7h soir  Je rentre de l’Ecole maternelle de la rue Libergier où j’ai présidé le scrutin de 3h à 6h du soir à la place du Docteur Langlet. 507 votants, contre 579 dimanche dernier. On dépouille le scrutin en ce moment. Ceci m’intéresse peu ! car je suis sûr que les Radicaux-Socialistes vont l’emporter haut la main !! C’est fatal ! le contraire me surprendrait beaucoup ! après tout, je serais enchanté de n’être pas élu ! Car être en lutte continuellement avec ces énergumènes ne me sourit nullement.

Lundi 8 décembre 1919

1h1/2 soir  C’est fini, nous sommes battus à plates-coutures ! à une majorité écrasante pour certains radicaux et socialistes à cause de nos voix !! Et voilà la belle politique de Charbonneaux, de Bruignac et Cie !! Leur responsabilité est lourde ! Puissent-ils ne pas s’en repentir !! s’il leur arrive malheur tant pis pour eux ! Ils ne l’auront pas volé !! Je m’y attendais, du reste !! et au fond n’en suis pas fâché, car je ne sais trop comment nous aurions pu agir avec ces sectaires du radicalisme !! J’arrive 3ème sur notre liste avec 2 651 voix contre 2 723 à Houlon et 2 656 à Rohart. Je n’ai donc rien à regretter, je tombe en beau rang.
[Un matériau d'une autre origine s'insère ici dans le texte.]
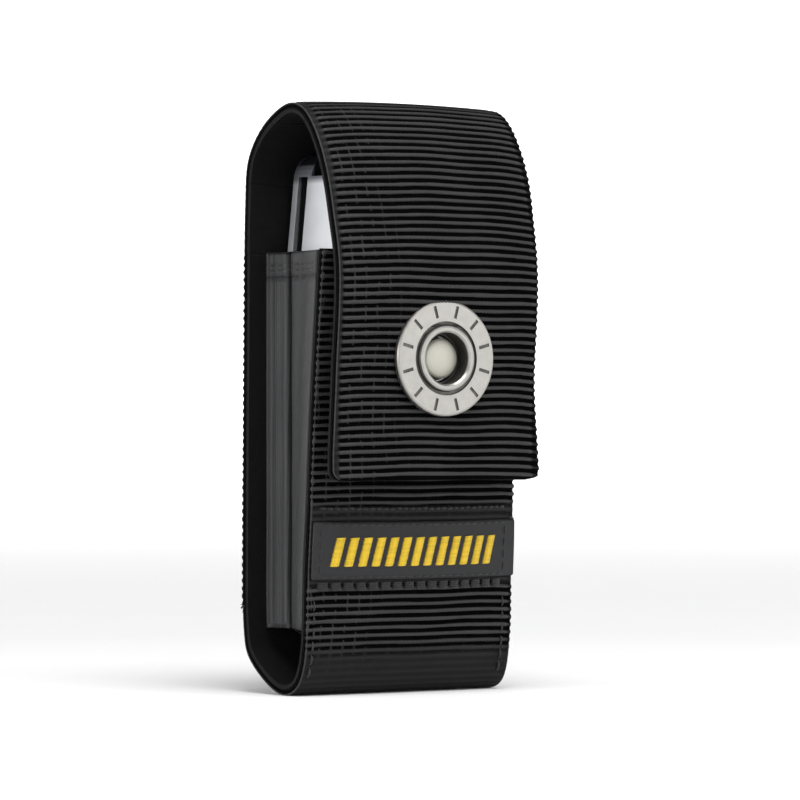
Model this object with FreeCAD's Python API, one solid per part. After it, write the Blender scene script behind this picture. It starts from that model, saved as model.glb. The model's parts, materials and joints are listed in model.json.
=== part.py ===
import FreeCAD, Part
import math
import os

os.makedirs("parts", exist_ok=True)

Vector = FreeCAD.Vector

# ---------------------------------------------------------------------------
# Belt sheath: one webbing strap that runs up the back, over the top as a flap
# and down the front, and below as a pouch. Millimetres. Origin under the
# middle of the sheath, +Z up, the snap faces -Y, the belt loop faces +Y.
# "Depth" is measured forward from the outer face of the back strap.
# ---------------------------------------------------------------------------
# the tool's own size drives the sheath: each sheath size is the tool plus an allowance
tool_length = 101.2
tool_width = 36.0
tool_thickness = 17.2
height_allowance = 24.4
flap_slack = 12.54
pouch_slack = 6.74
back_width_allowance = 16.4
flap_width_allowance = 14.0
front_width_allowance = 12.8
mouth_below_tool_end = 20.7
webbing_thickness = 1.8
lining_thickness = 0.75
layer_gap = 0.08
strap_thickness = webbing_thickness + layer_gap + lining_thickness
sheath_height = tool_length + height_allowance
flap_depth = tool_thickness + 2 * strap_thickness + flap_slack
pouch_depth = tool_thickness + 2 * strap_thickness + pouch_slack
back_width = tool_width + back_width_allowance
flap_width = tool_width + flap_width_allowance
front_width = tool_width + front_width_allowance
tool_bottom_height = 13.0
tool_back_clearance = 0.87
lining_margin = 0.4
flap_crown = 2.0
flap_top_crown = 0.6
front_crown = 2.4
hinge_above_mouth = 2.5
pouch_mouth_height = tool_bottom_height + tool_length - mouth_below_tool_end
flap_hinge_height = pouch_mouth_height + hinge_above_mouth
flap_corner_radius = 4.0
back_fold_height = 20.0
segment_gap = 0.3
grid_step = 1.6

# shares of the flap depth and drops below the top of the arch
arch_shape = [
    (0.0, 12.6),
    (0.010, 12.0),
    (0.069, 7.8),
    (0.180, 3.9),
    (0.309, 1.3),
    (0.460, 0.0),
    (0.597, 1.3),
    (0.697, 4.4),
    (0.766, 7.8),
    (0.823, 11.6),
    (0.883, 17.2),
    (0.940, 25.2),
    (0.989, 33.0),
    (1.000, 40.0),
    (0.986, 48.6),
    (0.966, 56.6),
    (0.951, 70.6),
    (0.954, 78.6),
]
flap_bottom_height = sheath_height - arch_shape[-1][1]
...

Pauvre Reims ! Pauvre Ville !

Du mardi au jeudi 11 décembre 1919

6h soir  Eté à Paris le 9 voir à la Chancellerie avec Jolivet et Béliard pour la suppression de la 1/2 des Etudes de Reims et prendre la marche à suivre. Rentré hier à 11h du matin où une bien bonne m’attendait !! A peine arrivé ma chère femme me dit que de Bruignac était venu la voir pour lui dire qu’il venait me demander d’accepter de poser ma candidature comme Conseiller d’arrondissement au 1er Canton de Reims !! et qu’il attendait ma réponse avant midi. Je saute au téléphone pour demander à l’Indépendant Rémois l’adresse de de Bruignac, et j’explique à Turon le rédacteur en chef pour qu’il me donne cette adresse, et il me dit qu’il ne voit pas la nécessité que je me dérange, attendu que les affiches sont prêtes, ainsi que ma proclamation de foi etc… !! Jugez de mon ahurissement !! Je l’entends se tordre de rire au bout du fil !! Et il me dit : « J’espère bien que vous acceptez, du reste l’Indépendant annonce ce matin votre candidature officielle !! »

Bref ! ce n’est plus le « Médecin malgré lui » mais le « Candidat malgré lui, ou sans le savoir ! » Elle est plutôt cocasse !! Et voilà comment je risque d’être nommé Conseiller d’arrondissement sans qu’on ait même demandé mon avis !!…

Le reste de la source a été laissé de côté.